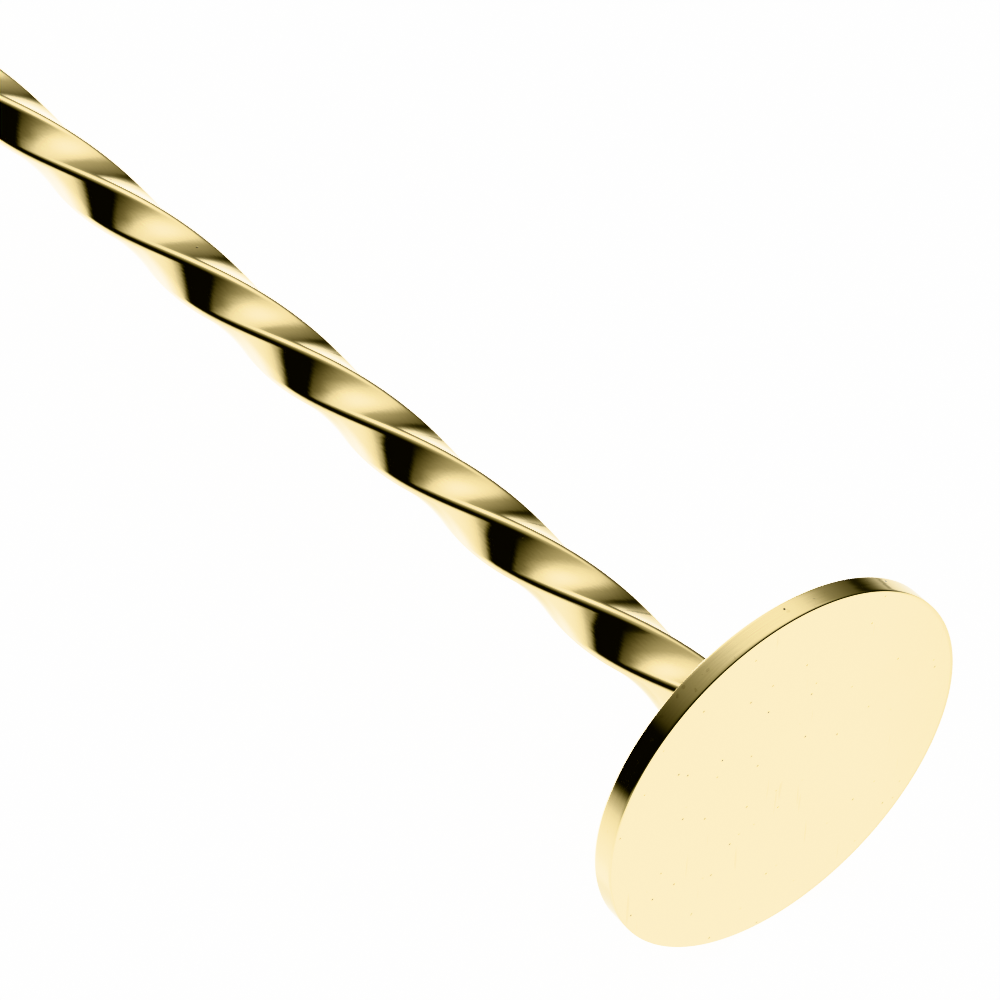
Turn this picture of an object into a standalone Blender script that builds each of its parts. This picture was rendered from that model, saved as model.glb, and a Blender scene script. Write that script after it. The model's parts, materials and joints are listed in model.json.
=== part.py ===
"""Bar spoon: a twisted square stem with a flat masher disc at one end and a teardrop bowl at the other.

The spoon is modelled along its own axis: the origin is the centre of the disc's front face, +X points out
of the disc, the stem runs towards -X and the bowl opens towards +Z. A parent empty then lays the whole
spoon down on its disc rim and the underside of its bowl, with the middle of its box over the origin.
"""

import math

import bmesh
import bpy
from mathutils import Matrix, Vector

# Driving dimensions, in metres
OVERALL_LENGTH = 0.280

DISC_DIAMETER = 0.028
DISC_THICKNESS = 0.00163
DISC_EDGE_BREAK = 0.00012
DISC_DIP_DEG = 1.76      # the disc is brazed on slightly out of square: its face dips
DISC_TURN_DEG = -1.86    # and is turned sideways, about the spoon's +Z

STEM_SIDE = 0.00381
STEM_SWELL = 0.00004     # how far the middle of each side stands out
STEM_CORNER_RADIUS = 0.00063
STEM_PHASE_DEG = 15.1    # direction of the first side's normal at the disc, from +Y towards +Z
PITCH_AT_DISC = 0.0422   # length of one full left-hand turn of the twist
PITCH_AT_NECK = 0.0757
PITCH_SETTLES_AT = 0.150  # distance behind the disc where the pitch stops growing

NECK_START = 0.212       # the square runs out into a round neck between these two distances
NECK_ROUND = 0.226
NECK_RADIUS = 0.0020

BOWL_LENGTH = 0.0445     # with its own short neck
BOWL_NECK_LENGTH = 0.0075
BOWL_WIDTH = 0.0260
BOWL_DEPTH = 0.0070      # at the middle of the sheet
BOWL_SHEET = 0.0011
BOWL_RIM_DROP = 0.0016   # the rim starts this far below the stem's axis
BOWL_RIM_RISE = 0.0008   # and rises this much towards the tip, so that it is level at rest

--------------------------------

§ What to produce
Verbatim output is expected for the lines from the start of the data to the line in which "import math" appears, both included.

§ Completed exercise
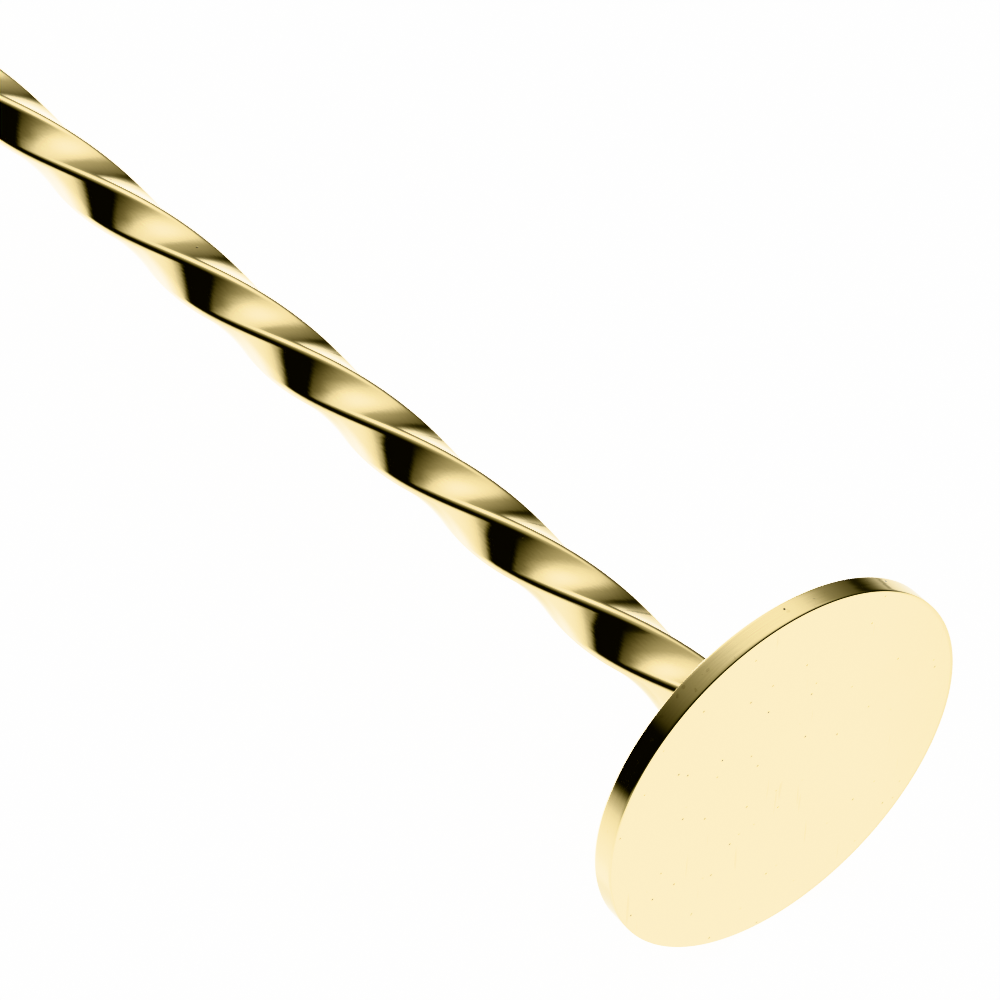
Turn this picture of an object into a standalone Blender script that builds each of its parts. This picture was rendered from that model, saved as model.glb, and a Blender scene script. Write that script after it. The model's parts, materials and joints are listed in model.json.
=== part.py ===
"""Bar spoon: a twisted square stem with a flat masher disc at one end and a teardrop bowl at the other.

The spoon is modelled along its own axis: the origin is the centre of the disc's front face, +X points out
of the disc, the stem runs towards -X and the bowl opens towards +Z. A parent empty then lays the whole
spoon down on its disc rim and the underside of its bowl, with the middle of its box over the origin.
"""

import math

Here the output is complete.